As User asks, could you of done something different ? I certainly know I wouldn't of put myself in the position you found yourself in.


----------



## monkeylc (29 Apr 2013)

Car is signaling to turn left from the back of the bus? Why not just drop back a bit?


----------



## redcard (29 Apr 2013)

You didn't really give yourself much of a chance. I think I would have let the car go and slotted in behind it.


----------



## Hip Priest (29 Apr 2013)

I personally wouldn't have filtered in that situation. I'd have sat behind the Golf in primary until past the bus. Other opinions may vary.


----------



## 400bhp (29 Apr 2013)

You spent all that time arsing about with editing the vid. Spend the time working out what you should be doing on the road.


----------



## fossyant (29 Apr 2013)

Another vid for Gaz's stupid cyclists episodes. You got yourself into that, there wasn't space.


----------



## ricky1980 (29 Apr 2013)

actually i figured the car was indicating that he/she was trying to get in front of the bus as the car before it, which is why i didn't try to over take the car. but then i realised it was cutting across and going into a side road and going to run me over. the video slowed down a 3 second footage.

in all circumstances, the car should have checked the sides before turning. I and the car had a right to over take the parked bus, and the initial gap was plenty space for me and the car to go through as the previous cyclist demonstrated and the fact the car before the Golf was a big saloon

If you say you don't get into this sort of situation then basically that means you are to sit behind every motor vehicle in front of you in all situation. well that's a very conservative riding style, it may be the safest but I do not prefer it. going through the traffic is the benefit of a bike and a scooter so why forfeit that advantage. 

also i didn't notice the signal of the car, until it started to cut across my path while i was next tot he bus. not a lot i can do at that point!


----------



## paulw1969 (29 Apr 2013)

Personally I would have shoulder checked to see where the car which was almost parallel at the start of the video well before the bus and taken primary if there was room......as it happens you have created a pinch point with the bus by trying to filter a "reverse close pass"??.....alternatively I would have just pulled up behind the bus if it looked remotely like there was no room to take primary. 
However we all make mistakes and its easy for me to say watching the video several times from the comfort of my keyboard.

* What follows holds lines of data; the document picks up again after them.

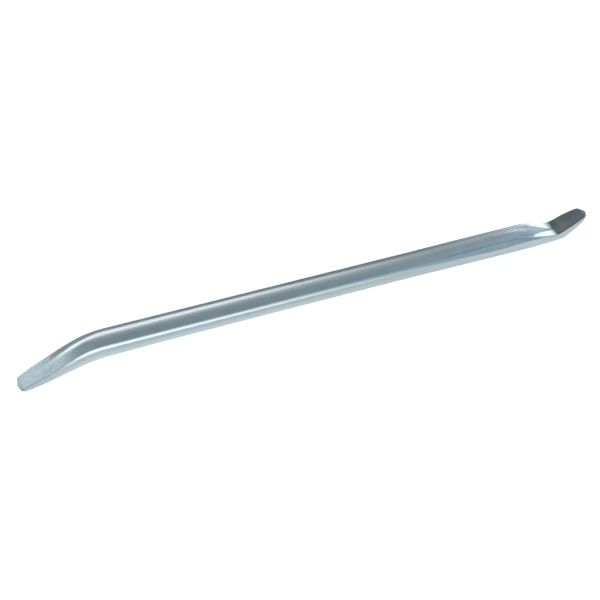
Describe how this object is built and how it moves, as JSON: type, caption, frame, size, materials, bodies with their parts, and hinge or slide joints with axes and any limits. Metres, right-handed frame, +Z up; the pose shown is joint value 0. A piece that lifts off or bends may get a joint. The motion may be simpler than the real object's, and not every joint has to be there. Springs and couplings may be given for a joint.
{
  "type": "pry bar",
  "caption": "Forged hexagonal pry bar, with a down-turned flat chisel at one end and a short up-turned blade at the other.",
  "frame": {"origin": "middle of the footprint, on the surface that the bar lies on", "axes": "+X along the bar from the down-turned chisel to the up-turned blade, +Y across the bar, +Z up"},
  "size_m": [0.4154, 0.0168, 0.0302],
  "materials": {
    "zinc_steel": "bright zinc plating over a forged surface, bluish silver, brighter along the worn corners"
  },
  "bodies": {
    "root": {"bar": "zinc_steel"}
  },
  "joints": []
}
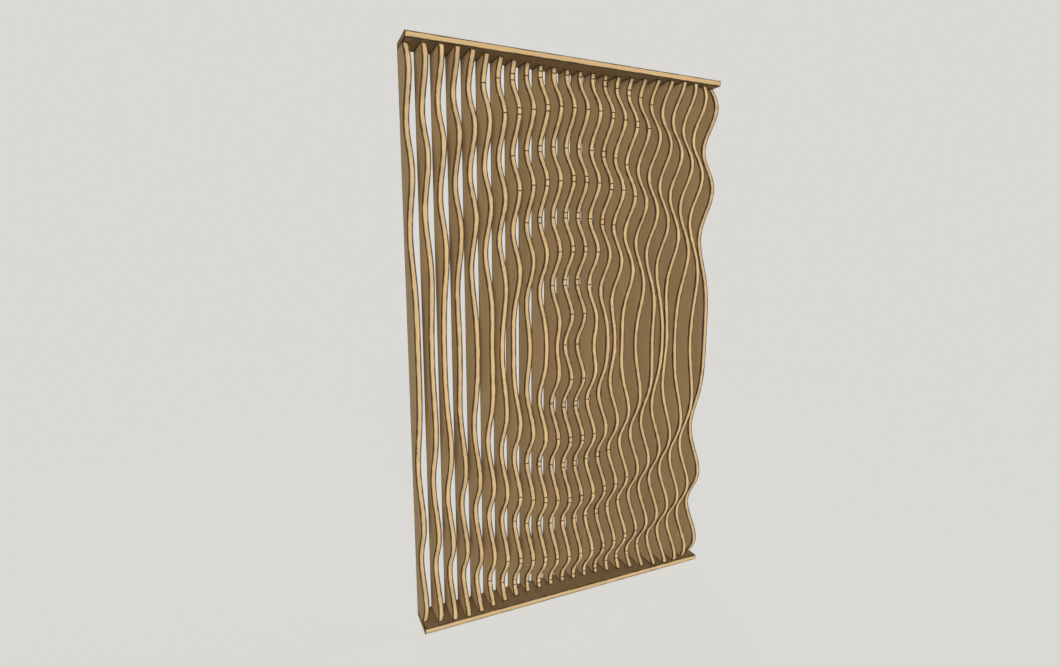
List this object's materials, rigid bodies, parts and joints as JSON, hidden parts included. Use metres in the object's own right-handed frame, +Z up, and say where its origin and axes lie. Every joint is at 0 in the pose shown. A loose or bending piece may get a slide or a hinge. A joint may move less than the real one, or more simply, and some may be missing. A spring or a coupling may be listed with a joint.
{
  "type": "wooden lattice panel",
  "caption": "Upright wooden slats on edge between a top and a bottom board, their front edges cut in waves that draw round ripples",
  "frame": {"origin": "middle of the underside of the bottom board", "axes": "+Z up along the slats, +X to the right along the boards seen from the rippled front, +Y from the rippled front to the straight back"},
  "size_m": [1.216, 0.12, 2],
  "materials": {
    "boards": "oiled",
    "slats": "oiled",
    "dowels": "raw",
    "screws": "zinc plated"
  },
  "bodies": {
    "root": {"top_board": "boards", "bottom_board": "boards", "slat_01": "slats", "slat_02": "slats", "slat_03": "slats", "slat_04": "slats", "slat_05": "slats", "slat_06": "slats", "slat_07": "slats", "slat_08": "slats", "slat_09": "slats", "slat_10": "slats", "slat_11": "slats", "slat_12": "slats", "slat_13": "slats", "slat_14": "slats", "slat_15": "slats", "slat_16": "slats", "slat_17": "slats", "slat_18": "slats", "slat_19": "slats", "slat_20": "slats", "slat_21": "slats", "slat_22": "slats", "slat_23": "slats", "slat_24": "slats", "top_dowels": "dowels", "bottom_dowels": "dowels", "top_screws": "screws", "bottom_screws": "screws"}
  },
  "joints": []
}
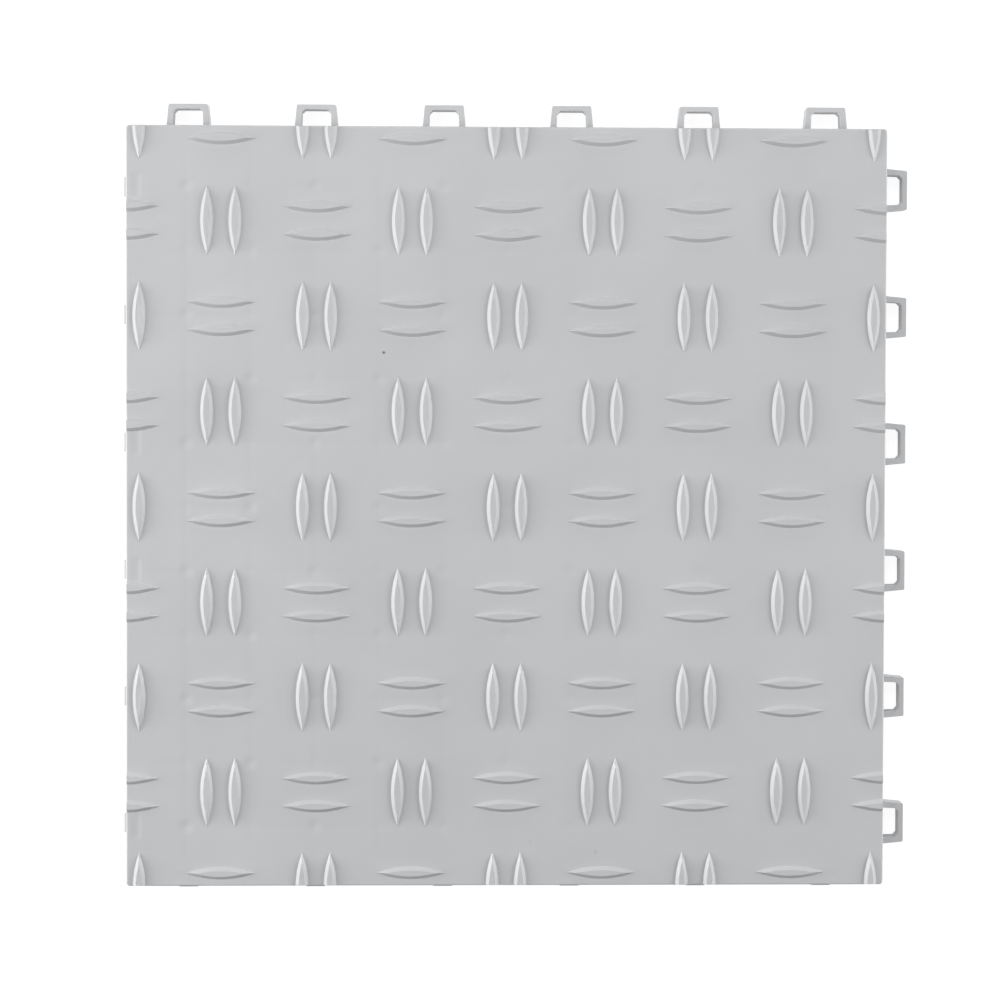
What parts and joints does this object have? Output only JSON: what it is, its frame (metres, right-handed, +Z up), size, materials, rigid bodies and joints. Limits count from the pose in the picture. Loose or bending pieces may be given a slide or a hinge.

One to learn from I think....cycle and stay safe OP


----------



## 400bhp (29 Apr 2013)

ricky1980 said:


> actually i figured the car was indicating that he/she was trying to get in front of the bus as the car before it, which is why i didn't try to over take the car. but then i realised it was cutting across and going into a side road and going to run me over. the video slowed down a 3 second footage.
> 
> in all circumstances, the car should have checked the sides before turning. I and the car had a right to over take the parked bus, and the initial gap was plenty space for me and the car to go through as the previous cyclist demonstrated and the fact the car before the Golf was a 7 seater
> 
> If you say you don't get into this sort of situation then basically that means you are to sit behind every motor vehicle in front of you in all situation. well that's a very conservative riding style, it may be the safest but I do not prefer it. going through the traffic is the benefit of a bike and a scooter so why forfeit that advantage so idiot drivers can get away with being crap?!


 
Here we go, another cammer who will not admit when wrong.


----------



## fossyant (29 Apr 2013)

The car was in front of you when it started to pass the bus. You shoved yourself between them. Classic example of why many cyclists get squashed near big vehicles. Dont ride in blind spots nor try and squeeze through.


----------



## boybiker (29 Apr 2013)

The car was signalling to turn left and did. Even if you hadn't of noticed until the actual junction a sharp pull on the brakes would of got you out of danger but you kept going.


----------



## Nigeyy (29 Apr 2013)

I don't think I would have been in that position either... however:

i. doesn't excuse the lack of indicator or not looking before turning by the car driver
ii. I do wonder if you entered the car driver's blind spot though if you look back at the video. I'm not even sure the driver could see you easily even if s/he had looked based on that door pillar position.
iii. I wouldn't want to be squeezed between the two!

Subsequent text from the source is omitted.